*DIRECTIONS:* Your task is to copy each line that has the word "this".

*PROVIDED MATERIAL:*
»»

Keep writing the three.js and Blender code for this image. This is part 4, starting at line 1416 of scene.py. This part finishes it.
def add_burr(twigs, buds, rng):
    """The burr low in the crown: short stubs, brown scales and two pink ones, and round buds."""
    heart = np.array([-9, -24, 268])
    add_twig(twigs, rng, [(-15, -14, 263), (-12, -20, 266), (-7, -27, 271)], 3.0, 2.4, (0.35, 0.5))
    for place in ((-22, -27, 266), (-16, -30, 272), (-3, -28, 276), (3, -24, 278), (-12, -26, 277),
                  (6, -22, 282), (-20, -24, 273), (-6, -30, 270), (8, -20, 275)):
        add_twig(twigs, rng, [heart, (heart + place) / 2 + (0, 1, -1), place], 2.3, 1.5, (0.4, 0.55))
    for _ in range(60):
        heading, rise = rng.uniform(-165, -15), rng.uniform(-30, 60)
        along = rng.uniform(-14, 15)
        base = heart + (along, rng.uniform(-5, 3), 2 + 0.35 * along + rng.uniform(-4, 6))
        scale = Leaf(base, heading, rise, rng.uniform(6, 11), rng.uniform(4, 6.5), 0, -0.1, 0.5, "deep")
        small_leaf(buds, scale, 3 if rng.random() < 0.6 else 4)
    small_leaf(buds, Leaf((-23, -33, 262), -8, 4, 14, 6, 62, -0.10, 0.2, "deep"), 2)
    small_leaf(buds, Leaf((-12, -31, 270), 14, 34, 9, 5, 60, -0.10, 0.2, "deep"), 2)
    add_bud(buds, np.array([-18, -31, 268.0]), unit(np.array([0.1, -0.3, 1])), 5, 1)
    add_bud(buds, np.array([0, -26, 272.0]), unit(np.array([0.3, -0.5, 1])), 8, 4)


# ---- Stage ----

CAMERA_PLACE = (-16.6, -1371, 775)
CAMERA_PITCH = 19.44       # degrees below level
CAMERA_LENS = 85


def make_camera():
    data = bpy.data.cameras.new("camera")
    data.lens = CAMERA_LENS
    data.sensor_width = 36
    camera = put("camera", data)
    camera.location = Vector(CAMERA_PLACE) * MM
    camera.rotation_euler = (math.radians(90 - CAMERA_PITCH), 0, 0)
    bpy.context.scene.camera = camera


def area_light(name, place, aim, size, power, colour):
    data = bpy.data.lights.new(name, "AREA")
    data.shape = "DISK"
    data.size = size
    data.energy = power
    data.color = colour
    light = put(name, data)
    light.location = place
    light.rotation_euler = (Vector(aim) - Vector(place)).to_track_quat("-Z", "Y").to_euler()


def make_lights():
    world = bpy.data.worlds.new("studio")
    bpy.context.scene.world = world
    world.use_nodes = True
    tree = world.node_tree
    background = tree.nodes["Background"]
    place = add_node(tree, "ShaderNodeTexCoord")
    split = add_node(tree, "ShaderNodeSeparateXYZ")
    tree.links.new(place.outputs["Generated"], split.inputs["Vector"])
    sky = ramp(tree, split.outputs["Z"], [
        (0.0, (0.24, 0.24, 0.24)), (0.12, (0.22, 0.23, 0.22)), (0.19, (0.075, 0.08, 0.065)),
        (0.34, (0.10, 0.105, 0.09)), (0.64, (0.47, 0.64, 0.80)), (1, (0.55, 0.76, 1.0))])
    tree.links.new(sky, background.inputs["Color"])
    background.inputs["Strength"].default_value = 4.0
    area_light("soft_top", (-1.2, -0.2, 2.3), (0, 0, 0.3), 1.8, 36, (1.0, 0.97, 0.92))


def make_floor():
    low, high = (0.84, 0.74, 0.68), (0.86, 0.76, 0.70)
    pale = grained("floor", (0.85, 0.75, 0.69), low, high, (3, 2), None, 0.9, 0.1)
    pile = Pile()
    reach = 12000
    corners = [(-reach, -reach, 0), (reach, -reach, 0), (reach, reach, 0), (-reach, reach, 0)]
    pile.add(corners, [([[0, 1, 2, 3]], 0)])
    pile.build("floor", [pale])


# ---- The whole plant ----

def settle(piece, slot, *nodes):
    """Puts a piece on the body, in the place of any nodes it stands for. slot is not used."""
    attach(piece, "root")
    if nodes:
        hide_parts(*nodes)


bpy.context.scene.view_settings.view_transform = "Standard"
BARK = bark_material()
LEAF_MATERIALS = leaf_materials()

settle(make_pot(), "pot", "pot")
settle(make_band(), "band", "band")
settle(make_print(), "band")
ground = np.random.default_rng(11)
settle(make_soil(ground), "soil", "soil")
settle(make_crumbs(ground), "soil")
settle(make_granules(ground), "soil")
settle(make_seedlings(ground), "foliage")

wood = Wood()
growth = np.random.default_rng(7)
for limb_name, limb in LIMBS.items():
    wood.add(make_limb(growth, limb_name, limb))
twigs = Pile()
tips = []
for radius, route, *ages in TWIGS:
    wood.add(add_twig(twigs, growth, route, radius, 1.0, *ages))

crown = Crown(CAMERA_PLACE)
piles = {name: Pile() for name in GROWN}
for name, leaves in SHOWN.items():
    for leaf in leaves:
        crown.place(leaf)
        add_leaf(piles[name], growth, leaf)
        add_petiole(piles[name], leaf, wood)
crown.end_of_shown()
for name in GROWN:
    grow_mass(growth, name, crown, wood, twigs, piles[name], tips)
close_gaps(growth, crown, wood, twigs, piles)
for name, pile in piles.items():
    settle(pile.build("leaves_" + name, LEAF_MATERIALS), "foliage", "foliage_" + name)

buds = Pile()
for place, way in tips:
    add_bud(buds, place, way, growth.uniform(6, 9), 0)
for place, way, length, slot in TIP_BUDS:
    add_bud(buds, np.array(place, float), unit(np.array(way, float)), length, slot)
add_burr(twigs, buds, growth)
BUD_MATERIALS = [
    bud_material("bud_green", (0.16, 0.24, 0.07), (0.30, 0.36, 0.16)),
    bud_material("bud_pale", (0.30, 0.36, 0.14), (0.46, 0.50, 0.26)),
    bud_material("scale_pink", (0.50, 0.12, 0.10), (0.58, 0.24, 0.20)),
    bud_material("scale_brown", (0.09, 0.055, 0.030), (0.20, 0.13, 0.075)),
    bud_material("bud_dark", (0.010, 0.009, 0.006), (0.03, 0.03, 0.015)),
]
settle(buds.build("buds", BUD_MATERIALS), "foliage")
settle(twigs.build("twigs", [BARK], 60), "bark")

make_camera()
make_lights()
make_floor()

««
»»

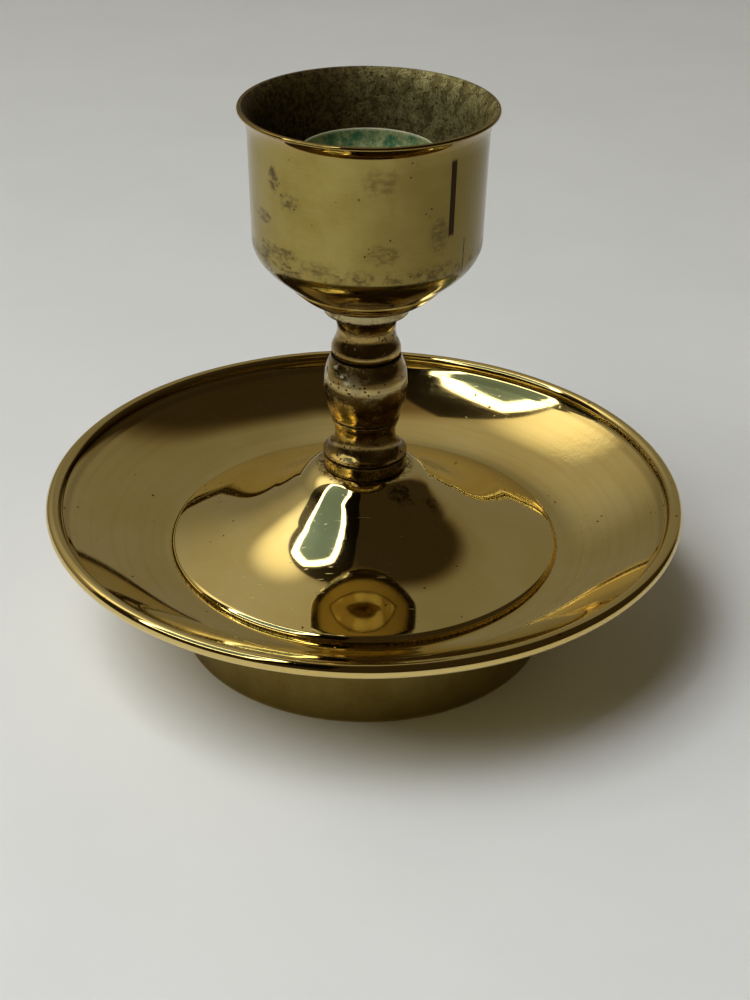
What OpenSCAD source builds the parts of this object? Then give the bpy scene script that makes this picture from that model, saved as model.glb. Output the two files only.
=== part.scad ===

««

*TASK ANSWER:*
Keep writing the three.js and Blender code for this image. This is part 4, starting at line 1416 of scene.py. This part finishes it.
What OpenSCAD source builds the parts of this object? Then give the bpy scene script that makes this picture from that model, saved as model.glb. Output the two files only.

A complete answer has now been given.